7. Minimum Debt Levels and Application Process
The law clearly defines minimum debt thresholds for initiating proceedings:
- AED 300,000 for individuals
- AED 500,000 for corporate entities
- AED 5,000,000 for regulated entities
- AED 1,000,000 for creditors (general)
- AED 10,000,000 for creditors (regulated)
Applications can be initiated by the debtor, creditor, or regulatory authority, depending on the case type.
8. Implications for Freezone and Mainland Companies
The new restructuring framework primarily applies to onshore companies, but extends to most freezone business setups, excluding DIFC and ADGM, which have their own insolvency systems based on common law.
For investors choosing between mainland business setup and UAE freezones, understanding which jurisdiction your business falls under is essential. Each framework has different restructuring, ownership, and enforcement rules.

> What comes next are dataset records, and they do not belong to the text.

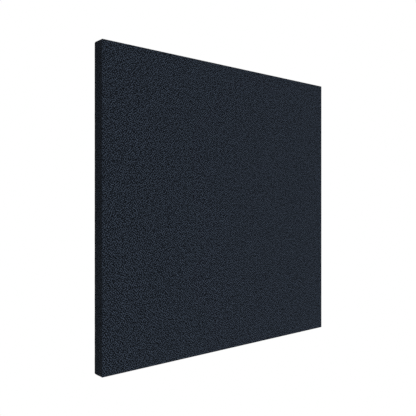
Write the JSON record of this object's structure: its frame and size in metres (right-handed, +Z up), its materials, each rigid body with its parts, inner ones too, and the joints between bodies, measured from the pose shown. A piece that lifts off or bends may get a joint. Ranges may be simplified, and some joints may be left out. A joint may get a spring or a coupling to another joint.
{
  "type": "wall punch pad",
  "caption": "Square wall-mounted striking pad: vinyl over soft and firm foam on a plywood board, hung on aluminium Z-rails with rubber bumpers behind.",
  "frame": {"origin": "middle of the wall rails' screw pattern, on the wall plane, which is also the middle of the pad's square outline", "axes": "+Z up, +X to the right for a person facing the pad, +Y into the wall; the pad's face looks along -Y"},
  "size_m": [0.6, 0.038, 0.6],
  "materials": {
    "vinyl": "matte",
    "soft_foam": "matte",
    "firm_foam": "matte",
    "plywood": "matte",
    "zinc_steel": "satin",
    "aluminium": "satin",
    "rubber": "matte"
  },
  "bodies": {
    "wall_rails": {"upper_wall_rail": "aluminium", "lower_wall_rail": "aluminium"},
    "pad": {"cover": "vinyl", "strike_foam": "soft_foam", "shock_foam": "firm_foam", "backing_board": "plywood", "top_staples": "zinc_steel", "right_staples": "zinc_steel", "bottom_staples": "zinc_steel", "left_staples": "zinc_steel", "upper_left_clip": "aluminium", "upper_right_clip": "aluminium", "lower_left_clip": "aluminium", "lower_right_clip": "aluminium", "clip_screws": "zinc_steel", "tee_nuts": "zinc_steel", "upper_left_bumper": "rubber", "upper_right_bumper": "rubber", "centre_bumper": "rubber", "lower_left_bumper": "rubber", "lower_right_bumper": "rubber", "bumper_washers": "zinc_steel", "bumper_screws": "zinc_steel"}
  },
  "joints": [
    {"name": "pad_lift", "type": "slide", "parent": "wall_rails", "child": "pad", "axis": [0, 0, 1], "range_m": [0, 0.014]}
  ]
}
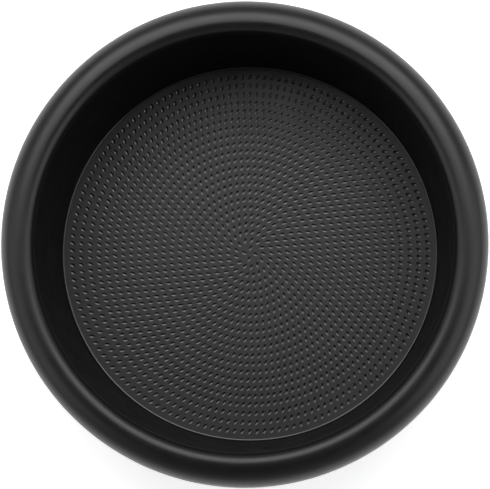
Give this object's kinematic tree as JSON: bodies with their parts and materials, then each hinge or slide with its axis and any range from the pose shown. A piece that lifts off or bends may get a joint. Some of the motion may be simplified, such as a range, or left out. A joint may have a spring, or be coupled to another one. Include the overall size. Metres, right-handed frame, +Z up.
{
  "type": "gold pan",
  "caption": "Deep round prospecting pan in black moulded plastic, with a steep wall, a broad rolled rim and rings of slanted riffle pits over its flat floor.",
  "frame": {"origin": "centre of the foot ring's underside, on the surface that the pan stands on", "axes": "+Z up the pan's axis, from the foot to the rim; every ring of pits starts 3.9 degrees from +X towards +Y"},
  "size_m": [0.26, 0.26, 0.085],
  "materials": {
    "pan": "satin black moulded polypropylene"
  },
  "bodies": {
    "root": {"riffle_field": "pan", "riffle_border": "pan", "floor_corner": "pan", "side_wall": "pan", "rim_shoulder": "pan", "rim_roll": "pan", "rim_skirt": "pan", "foot_ring": "pan"}
  },
  "joints": []
}
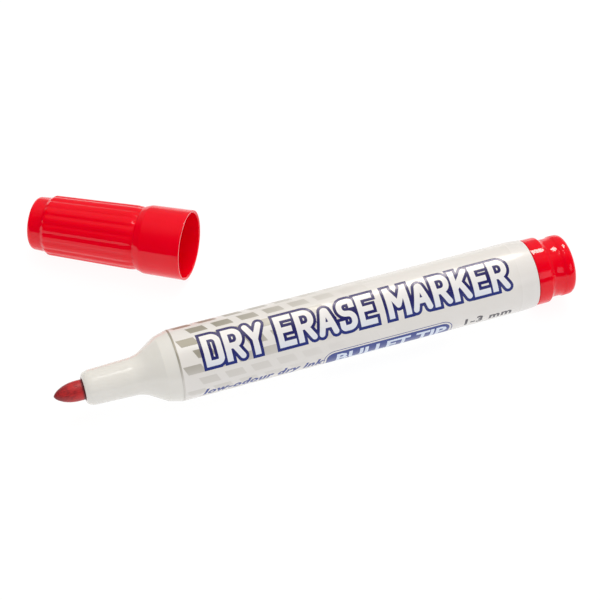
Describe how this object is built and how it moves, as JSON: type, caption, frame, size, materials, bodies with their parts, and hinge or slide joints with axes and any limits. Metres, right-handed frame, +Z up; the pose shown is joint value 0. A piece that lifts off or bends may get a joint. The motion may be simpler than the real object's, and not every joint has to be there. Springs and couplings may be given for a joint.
{
  "type": "whiteboard marker",
  "caption": "Bullet-tip whiteboard marker lying uncapped: round printed barrel, stepped front section, red end plug, and its ribbed red cap lying loose beside the nib.",
  "frame": {"origin": "centre of the set's bounding box, on the surface that marker and cap lie on", "axes": "+X along the marker's axis from nib to end plug, +Y from the marker towards the loose cap, +Z up"},
  "size_m": [0.1236, 0.0708, 0.0172],
  "materials": {
    "printed_barrel": "semi-gloss white with navy and silver print",
    "white_moulding": "semi-gloss moulded",
    "inked_felt": "matt ink-soaked felt",
    "inked_fibre": "matt ink-soaked fibre",
    "clear_film": "smooth film",
    "red_moulding": "gloss moulded",
    "natural_moulding": "natural, unpigmented"
  },
  "bodies": {
    "marker": {"barrel": "printed_barrel", "front_section": "white_moulding", "nib": "inked_felt", "reservoir_core": "inked_fibre", "reservoir_film": "clear_film", "end_plug": "red_moulding"},
    "cap": {"cap_shell": "red_moulding", "cap_liner": "natural_moulding"}
  },
  "joints": [
    {"name": "cap_swing", "type": "hinge", "parent": "marker", "child": "cap", "pos_m": [0.01222, -0.09394, 0], "axis": [0, 0, 1], "range_deg": [0, 34.1]}
  ]
}
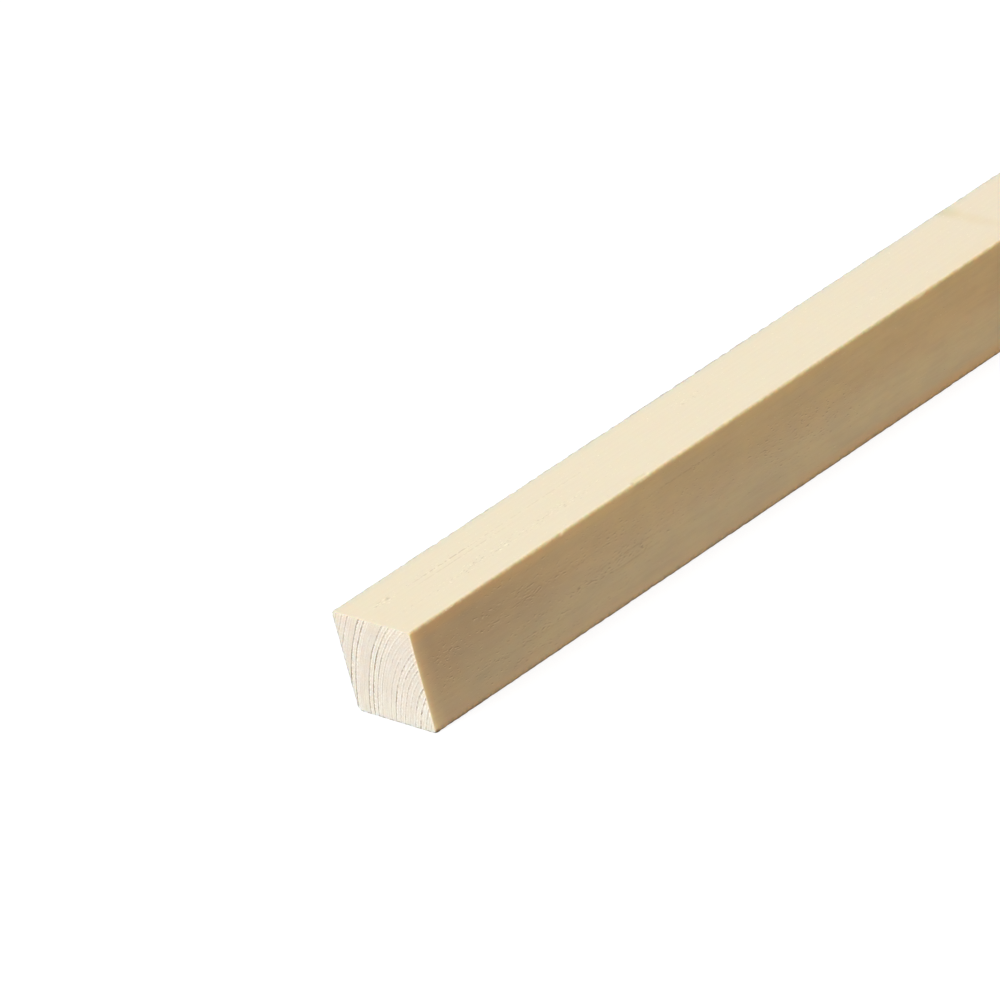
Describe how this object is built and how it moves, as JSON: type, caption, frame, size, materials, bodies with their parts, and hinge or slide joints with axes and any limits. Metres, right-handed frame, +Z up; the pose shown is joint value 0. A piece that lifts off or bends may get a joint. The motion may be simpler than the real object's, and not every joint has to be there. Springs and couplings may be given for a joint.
{
  "type": "square wood batten",
  "caption": "Straight length of planed square softwood with slightly eased long edges and square-sawn ends.",
  "frame": {"origin": "middle of the underside, halfway along the length", "axes": "+Y along the grain, +Z up through the top face, +X across the section"},
  "size_m": [0.034, 1, 0.034],
  "materials": {
    "bare_softwood": "matte"
  },
  "bodies": {
    "root": {"batten": "bare_softwood"}
  },
  "joints": []
}
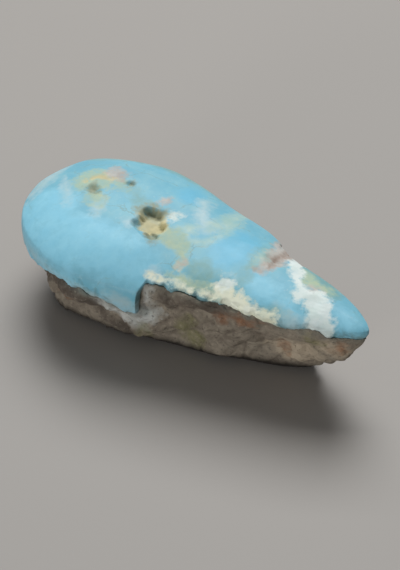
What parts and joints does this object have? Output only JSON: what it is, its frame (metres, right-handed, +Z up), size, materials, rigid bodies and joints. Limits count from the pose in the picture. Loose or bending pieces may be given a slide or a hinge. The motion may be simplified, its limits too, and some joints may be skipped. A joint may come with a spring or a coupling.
{
  "type": "turquoise nugget",
  "caption": "Teardrop turquoise nugget: a sky blue polished dome with cream and tan matrix over a rough brown flank, lying on a flat base.",
  "frame": {"origin": "on the flat base, under the middle of the bounding box", "axes": "+X along the stone from its round end to its tip, +Y away from the side where the rock flank comes up to the dome, +Z up out of the base"},
  "size_m": [0.0228, 0.0104, 0.0068],
  "materials": {
    "turquoise": "soft polish on the blue dome, dull and rough on the brown flank and the base"
  },
  "bodies": {
    "root": {"nugget": "turquoise"}
  },
  "joints": []
}
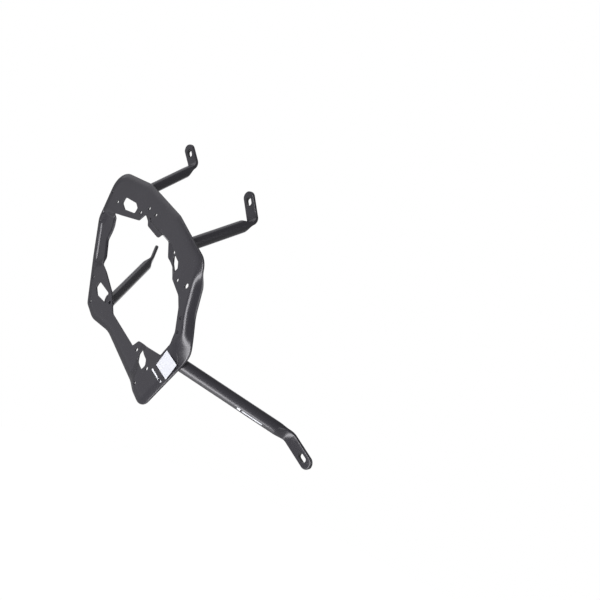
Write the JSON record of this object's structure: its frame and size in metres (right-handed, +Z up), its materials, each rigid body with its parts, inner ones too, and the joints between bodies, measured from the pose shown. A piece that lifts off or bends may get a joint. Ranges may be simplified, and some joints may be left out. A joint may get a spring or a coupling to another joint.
{
  "type": "pannier frame",
  "caption": "Side frame for a motorcycle pannier: a pressed ring plate with slotted windows on four welded tube struts with flattened, slotted ends.",
  "frame": {"origin": "centre of the large bolt hole in the front web, on the plate's outer face", "axes": "+X inboard, square to the plate; -Y forward; +Z up along the plate. On the machine the plate leans, its top further inboard."},
  "size_m": [0.1557, 0.541, 0.4427],
  "materials": {
    "powder_coat": "black powder coat, satin",
    "label_film": "pale adhesive film, satin"
  },
  "bodies": {
    "root": {"carrier_plate": "powder_coat", "upper_rear_strut": "powder_coat", "upper_front_strut": "powder_coat", "lower_rear_strut": "powder_coat", "lower_front_strut": "powder_coat", "upper_rear_weld": "powder_coat", "upper_front_weld": "powder_coat", "lower_rear_weld": "powder_coat", "lower_front_weld": "powder_coat", "nut_plate": "powder_coat", "label": "label_film"}
  },
  "joints": []
}
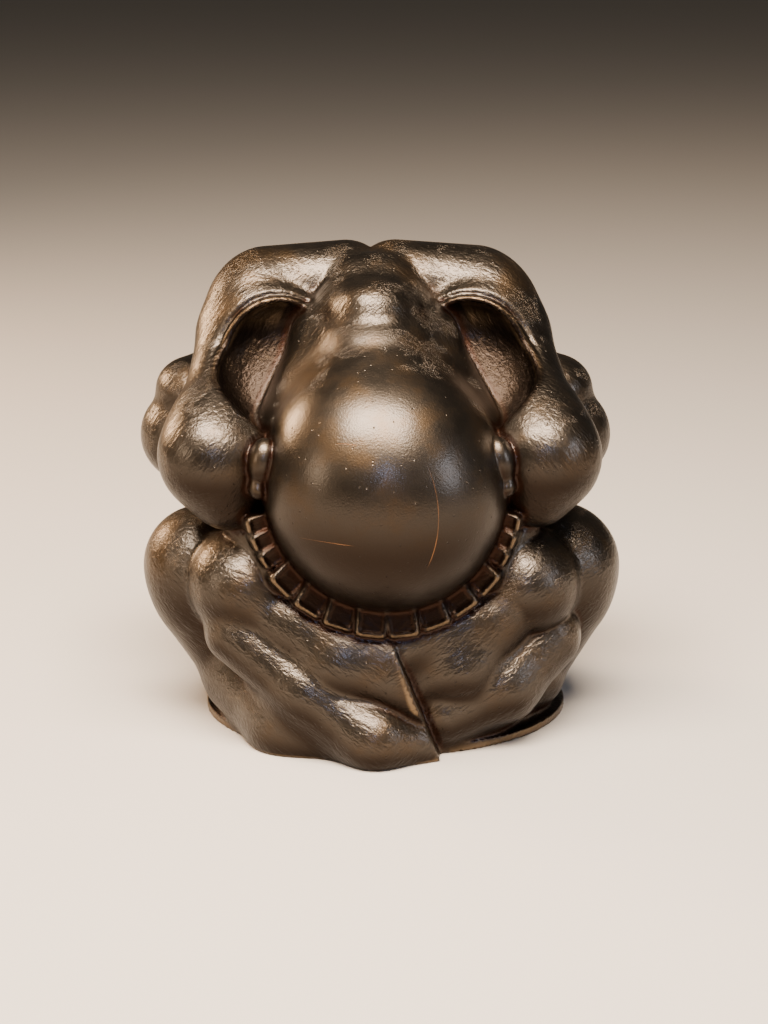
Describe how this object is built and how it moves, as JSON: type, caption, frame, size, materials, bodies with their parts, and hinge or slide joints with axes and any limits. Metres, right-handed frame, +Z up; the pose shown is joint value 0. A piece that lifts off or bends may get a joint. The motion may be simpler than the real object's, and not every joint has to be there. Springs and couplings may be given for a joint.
{
  "type": "human figure sculpture",
  "caption": "Small cast bronze of a seated mourner: bald head bowed into both hands, elbows on the knees, legs crossed, flat underside.",
  "frame": {"origin": "middle of the flat underside, under the figure's mirror plane", "axes": "+Z up, -Y to the figure's front, where the bowed head and the crossed shins are, +X to the right of someone who faces the figure"},
  "size_m": [0.13, 0.1127, 0.125],
  "materials": {
    "dark_bronze": "cast bronze with a brown-black patina, waxed to a soft sheen, rubbed brighter on the raised forms"
  },
  "bodies": {
    "root": {"seated_figure": "dark_bronze"}
  },
  "joints": []
}
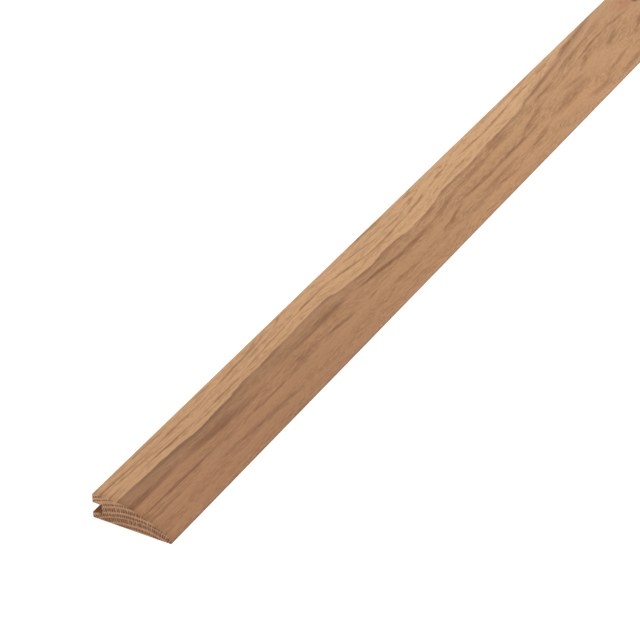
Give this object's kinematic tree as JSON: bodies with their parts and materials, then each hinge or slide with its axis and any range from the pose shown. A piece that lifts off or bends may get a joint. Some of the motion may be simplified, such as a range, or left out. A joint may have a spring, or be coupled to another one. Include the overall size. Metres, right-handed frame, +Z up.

9. Key Takeaways for Businesses and Investors
For debtors:
- Engage financial advisors early when cash flow challenges arise.
- Maintain transparent communication with creditors.
- Prepare viable business plans demonstrating recovery potential.
For creditors:
- Review intercreditor agreements to avoid conflicts.
- Conduct recovery analysis comparing restructuring vs. liquidation outcomes.
For foreign investors:
- Ensure contracts include restructuring clauses and standstill agreements.
- Seek legal guidance on cross-border recognition of UAE restructuring outcomes.
The 2024 Financial Restructuring and Bankruptcy Law represents a significant evolution in the UAE’s economic landscape. By offering clear restructuring paths and creditor protection, it strengthens the UAE’s reputation as one of the world’s most secure destinations for investment.
Whether you are going for UAE mainland setup or exploring opportunities in UAE free trade zones, understanding these restructuring processes can safeguard your investment and ensure long-term success.